-- AIM OF THE EXERCISE --
Extract every line below, verbatim.
[start of GIVEN DATA]
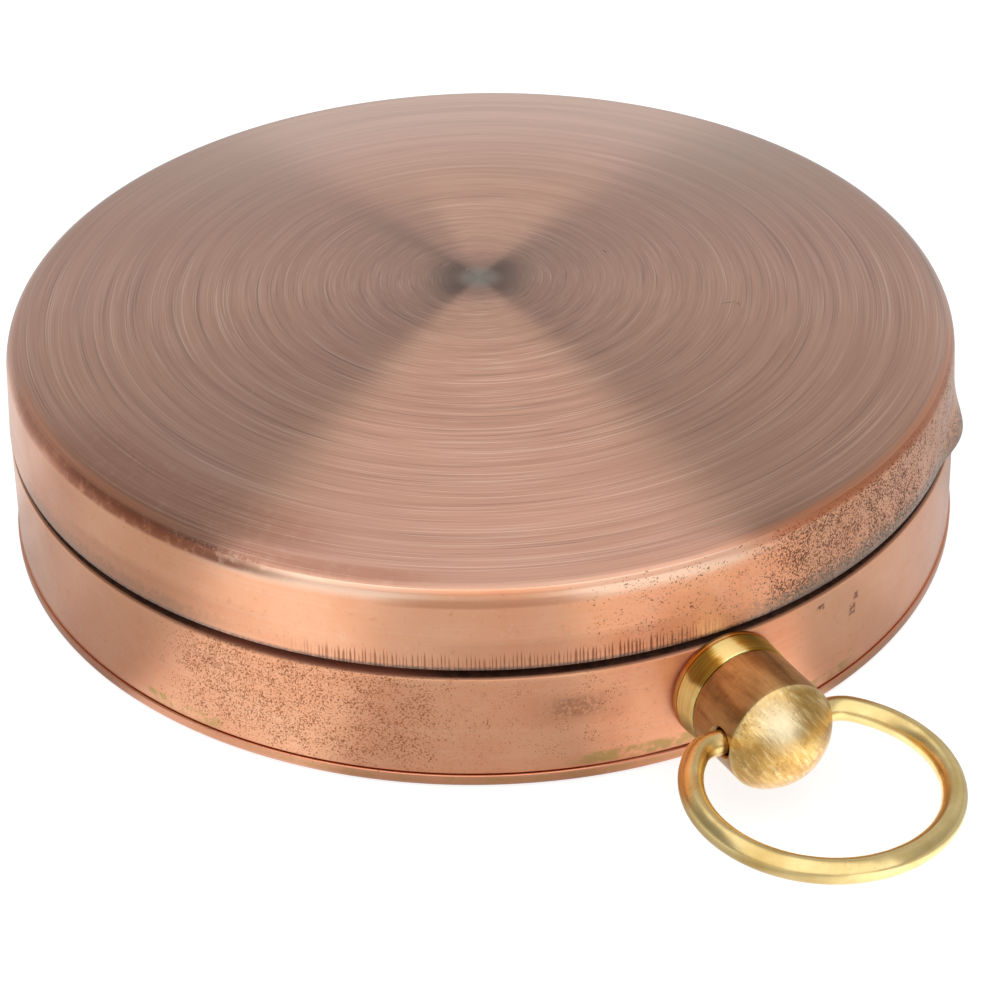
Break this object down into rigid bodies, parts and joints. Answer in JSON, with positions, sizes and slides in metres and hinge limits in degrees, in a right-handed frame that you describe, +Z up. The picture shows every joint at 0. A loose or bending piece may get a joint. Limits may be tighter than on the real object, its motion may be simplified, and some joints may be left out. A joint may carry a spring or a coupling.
{
  "type": "pocket compass",
  "caption": "Round pocket compass in a copper case with a hinged domed lid, a thumb bulge, a stem with a domed head and a swinging bow ring.",
  "frame": {"origin": "centre of the case's flat underside", "axes": "+Z up along the case's axis, -Y out along the stem, +Y towards the lid's hinge, +X to the thumb bulge's side"},
  "size_m": [0.051, 0.0678, 0.0131],
  "materials": {
    "spun_copper": "circular-brushed antique copper",
    "aged_copper": "aged copper with pitted speckle",
    "polished_brass": "polished pale brass",
    "bronzed_brass": "drawn brass with a bronze tint",
    "plain_brass": "plain turned brass",
    "steel": "ground steel",
    "blued_steel": "blued steel with a red north arm",
    "jewel": "polished synthetic jewel",
    "glass": "clear flat glass",
    "rubber": "black rubber",
    "card": "matt printed card"
  },
  "bodies": {
    "case": {"case_band": "aged_copper", "back_cover": "aged_copper", "bezel": "aged_copper", "crystal": "glass", "crystal_gasket": "rubber", "degree_ring": "card", "dial_card": "card", "dial_plate": "plain_brass", "capsule_pan": "plain_brass", "pivot_boss": "plain_brass", "pivot_pin": "steel", "case_hinge_leaf": "aged_copper", "hinge_pin": "plain_brass", "stem_collar": "polished_brass", "stem_post": "bronzed_brass", "stem_nut": "plain_brass"},
    "lid": {"lid_shell": "spun_copper", "lid_hinge_leaf": "aged_copper"},
    "bow": {"bow_ring": "polished_brass"},
    "needle": {"needle_blade": "blued_steel", "needle_cap": "plain_brass", "needle_jewel": "jewel"}
  },
  "joints": [
    {"name": "lid_hinge", "type": "hinge", "parent": "case", "child": "lid", "pos_m": [0, 0.02655, 0.00664], "axis": [-1, 0, 0], "range_deg": [0, 170]},
    {"name": "bow_swing", "type": "hinge", "parent": "case", "child": "bow", "pos_m": [0, -0.02947, 0.00408], "axis": [-0.9978, 0.0046, 0.0661], "range_deg": [-125, 118]},
    {"name": "needle_spin", "type": "hinge", "parent": "case", "child": "needle", "pos_m": [0, 0, 0.006], "axis": [0, 0, 1], "continuous": true}
  ]
}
[end of GIVEN DATA]
-- OUTPUT --
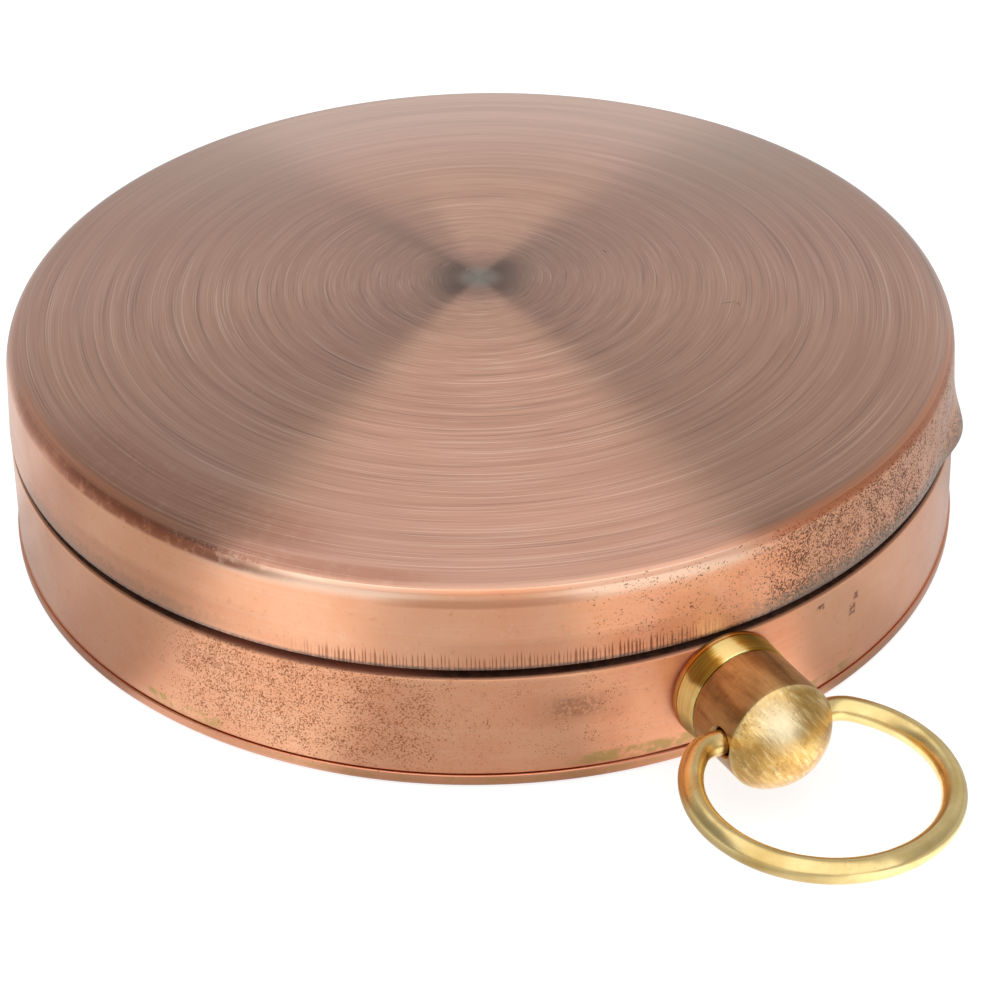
Break this object down into rigid bodies, parts and joints. Answer in JSON, with positions, sizes and slides in metres and hinge limits in degrees, in a right-handed frame that you describe, +Z up. The picture shows every joint at 0. A loose or bending piece may get a joint. Limits may be tighter than on the real object, its motion may be simplified, and some joints may be left out. A joint may carry a spring or a coupling.
{
  "type": "pocket compass",
  "caption": "Round pocket compass in a copper case with a hinged domed lid, a thumb bulge, a stem with a domed head and a swinging bow ring.",
  "frame": {"origin": "centre of the case's flat underside", "axes": "+Z up along the case's axis, -Y out along the stem, +Y towards the lid's hinge, +X to the thumb bulge's side"},
  "size_m": [0.051, 0.0678, 0.0131],
  "materials": {
    "spun_copper": "circular-brushed antique copper",
    "aged_copper": "aged copper with pitted speckle",
    "polished_brass": "polished pale brass",
    "bronzed_brass": "drawn brass with a bronze tint",
    "plain_brass": "plain turned brass",
    "steel": "ground steel",
    "blued_steel": "blued steel with a red north arm",
    "jewel": "polished synthetic jewel",
    "glass": "clear flat glass",
    "rubber": "black rubber",
    "card": "matt printed card"
  },
  "bodies": {
    "case": {"case_band": "aged_copper", "back_cover": "aged_copper", "bezel": "aged_copper", "crystal": "glass", "crystal_gasket": "rubber", "degree_ring": "card", "dial_card": "card", "dial_plate": "plain_brass", "capsule_pan": "plain_brass", "pivot_boss": "plain_brass", "pivot_pin": "steel", "case_hinge_leaf": "aged_copper", "hinge_pin": "plain_brass", "stem_collar": "polished_brass", "stem_post": "bronzed_brass", "stem_nut": "plain_brass"},
    "lid": {"lid_shell": "spun_copper", "lid_hinge_leaf": "aged_copper"},
    "bow": {"bow_ring": "polished_brass"},
    "needle": {"needle_blade": "blued_steel", "needle_cap": "plain_brass", "needle_jewel": "jewel"}
  },
  "joints": [
    {"name": "lid_hinge", "type": "hinge", "parent": "case", "child": "lid", "pos_m": [0, 0.02655, 0.00664], "axis": [-1, 0, 0], "range_deg": [0, 170]},
    {"name": "bow_swing", "type": "hinge", "parent": "case", "child": "bow", "pos_m": [0, -0.02947, 0.00408], "axis": [-0.9978, 0.0046, 0.0661], "range_deg": [-125, 118]},
    {"name": "needle_spin", "type": "hinge", "parent": "case", "child": "needle", "pos_m": [0, 0, 0.006], "axis": [0, 0, 1], "continuous": true}
  ]
}